Convictions

Perjury, Schmerjury—Why It’s High Time for the Feds To Give Perjury Prosecutions a Rest

With the conviction of elite track coach Trevor Graham, the government scored yet another victory in it’ war on elision. Graham joins a legion of high-profile defendants (Scooter Libby, Lil’ Kim, Martha Stewart, etc.) who have been prosecuted and convicted not for the conduct at the center of the investigation but for being less than fully candid about some aspect of it. And though this might sound like a fine thing, at some point the general publici s going to finally start to listen to the age-old advice of criminal defense lawyers everywhere—don’t talk to the cops. Don’t talk to the feds. Not ever. Not about anything. Ever.

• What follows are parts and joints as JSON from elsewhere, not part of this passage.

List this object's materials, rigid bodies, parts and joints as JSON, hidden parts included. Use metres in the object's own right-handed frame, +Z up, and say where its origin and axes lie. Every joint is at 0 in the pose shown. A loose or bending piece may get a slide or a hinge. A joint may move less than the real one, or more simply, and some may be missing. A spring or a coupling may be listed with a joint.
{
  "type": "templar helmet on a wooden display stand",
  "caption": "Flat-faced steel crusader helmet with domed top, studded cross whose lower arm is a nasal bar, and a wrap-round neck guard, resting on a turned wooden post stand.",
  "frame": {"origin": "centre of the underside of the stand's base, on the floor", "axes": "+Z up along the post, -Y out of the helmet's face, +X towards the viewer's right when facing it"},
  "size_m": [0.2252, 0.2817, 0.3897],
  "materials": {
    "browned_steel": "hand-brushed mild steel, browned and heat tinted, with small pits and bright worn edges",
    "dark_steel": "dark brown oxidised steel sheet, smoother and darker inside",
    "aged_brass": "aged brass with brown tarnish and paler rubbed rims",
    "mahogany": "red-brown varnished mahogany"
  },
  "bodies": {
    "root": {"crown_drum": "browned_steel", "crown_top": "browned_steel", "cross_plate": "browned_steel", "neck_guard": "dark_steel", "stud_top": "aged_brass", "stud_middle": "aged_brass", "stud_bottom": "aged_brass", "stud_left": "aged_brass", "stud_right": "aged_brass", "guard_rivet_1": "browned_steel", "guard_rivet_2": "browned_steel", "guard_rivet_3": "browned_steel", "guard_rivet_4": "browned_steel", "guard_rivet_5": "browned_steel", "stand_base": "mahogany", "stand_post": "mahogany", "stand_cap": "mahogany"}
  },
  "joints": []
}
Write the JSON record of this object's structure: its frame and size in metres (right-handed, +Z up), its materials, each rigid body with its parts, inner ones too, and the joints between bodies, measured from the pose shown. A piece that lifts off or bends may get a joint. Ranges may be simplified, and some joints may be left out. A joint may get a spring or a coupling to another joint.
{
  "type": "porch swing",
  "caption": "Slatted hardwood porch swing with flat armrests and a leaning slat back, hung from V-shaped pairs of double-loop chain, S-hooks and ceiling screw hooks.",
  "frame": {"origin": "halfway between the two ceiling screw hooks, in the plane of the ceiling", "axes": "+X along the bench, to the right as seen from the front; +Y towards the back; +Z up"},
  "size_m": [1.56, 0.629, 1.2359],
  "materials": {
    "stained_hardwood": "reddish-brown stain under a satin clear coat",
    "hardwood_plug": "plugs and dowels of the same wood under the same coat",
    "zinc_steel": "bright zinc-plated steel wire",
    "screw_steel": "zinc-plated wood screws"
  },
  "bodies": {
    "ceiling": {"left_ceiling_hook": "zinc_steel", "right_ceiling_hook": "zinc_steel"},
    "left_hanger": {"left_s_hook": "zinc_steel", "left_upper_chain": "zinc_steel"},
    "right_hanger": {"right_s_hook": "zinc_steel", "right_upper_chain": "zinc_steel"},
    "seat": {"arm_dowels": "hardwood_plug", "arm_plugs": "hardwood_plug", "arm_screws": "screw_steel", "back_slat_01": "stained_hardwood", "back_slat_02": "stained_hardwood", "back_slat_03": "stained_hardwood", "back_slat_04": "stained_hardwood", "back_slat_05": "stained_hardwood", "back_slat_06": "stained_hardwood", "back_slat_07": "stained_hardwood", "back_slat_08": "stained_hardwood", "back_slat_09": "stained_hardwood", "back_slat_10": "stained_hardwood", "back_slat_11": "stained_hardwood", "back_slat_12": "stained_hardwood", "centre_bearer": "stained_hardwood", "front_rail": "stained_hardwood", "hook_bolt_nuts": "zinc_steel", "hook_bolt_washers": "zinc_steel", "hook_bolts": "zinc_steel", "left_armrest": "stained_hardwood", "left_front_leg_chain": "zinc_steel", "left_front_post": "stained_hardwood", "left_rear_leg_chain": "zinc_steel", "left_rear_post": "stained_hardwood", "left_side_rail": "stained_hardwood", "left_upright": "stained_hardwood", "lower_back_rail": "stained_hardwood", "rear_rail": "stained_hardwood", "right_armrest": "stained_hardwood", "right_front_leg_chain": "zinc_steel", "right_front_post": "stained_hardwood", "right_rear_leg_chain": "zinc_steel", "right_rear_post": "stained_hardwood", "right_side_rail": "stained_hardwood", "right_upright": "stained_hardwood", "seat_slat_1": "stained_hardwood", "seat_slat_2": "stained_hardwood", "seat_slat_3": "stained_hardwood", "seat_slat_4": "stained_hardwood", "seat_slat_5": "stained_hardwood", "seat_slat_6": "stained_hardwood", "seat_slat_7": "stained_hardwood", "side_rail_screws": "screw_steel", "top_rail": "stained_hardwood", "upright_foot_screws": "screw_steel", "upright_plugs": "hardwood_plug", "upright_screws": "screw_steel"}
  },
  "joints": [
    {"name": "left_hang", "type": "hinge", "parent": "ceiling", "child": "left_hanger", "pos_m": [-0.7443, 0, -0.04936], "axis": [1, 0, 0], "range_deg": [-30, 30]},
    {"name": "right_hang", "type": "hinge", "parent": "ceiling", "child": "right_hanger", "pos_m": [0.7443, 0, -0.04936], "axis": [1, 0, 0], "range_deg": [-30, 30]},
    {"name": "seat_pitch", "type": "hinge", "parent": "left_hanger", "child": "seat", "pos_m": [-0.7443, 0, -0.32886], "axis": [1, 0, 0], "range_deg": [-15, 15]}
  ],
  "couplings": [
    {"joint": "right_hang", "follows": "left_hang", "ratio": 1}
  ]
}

Federal agents, like their state law counterparts, have enormous power to make people talk. They use intimidation, the threat of public humiliation, and a myriad other tactics to get reluctant people sit down with them for “voluntary interviews.” To get a sense of what I’m talking about, recall the scorn heaped on the Ramseys after their child JonBenet was murdered. Then again, had John and Patsy talked, there is little doubt that innocent or not, they’d have wound up in a jail cell somewhere.

By using perjury the way Elliot Ness used tax evasion, the federal government runs the risk of a backlash. This is especially true when (as in Martha Stewart’s case) the statements at issue were made not during depositions or trials, but rather in informal, almost casual conversations with agents (some of which were never even recorded or transcribed). Given that even a fairly minor misstatement made in the course of a casual chat with a federal agent can lead to a prison sentence, the day may soon arrive that normal middle-class citizens begin to adopt attitudes toward talking to the police that mirror those long held in poor communities of color: Just don’t. And that will start to really hamper investigations and genuinely harm law enforcement. 

Time to throttle back on the perjury cases?  High time, I think.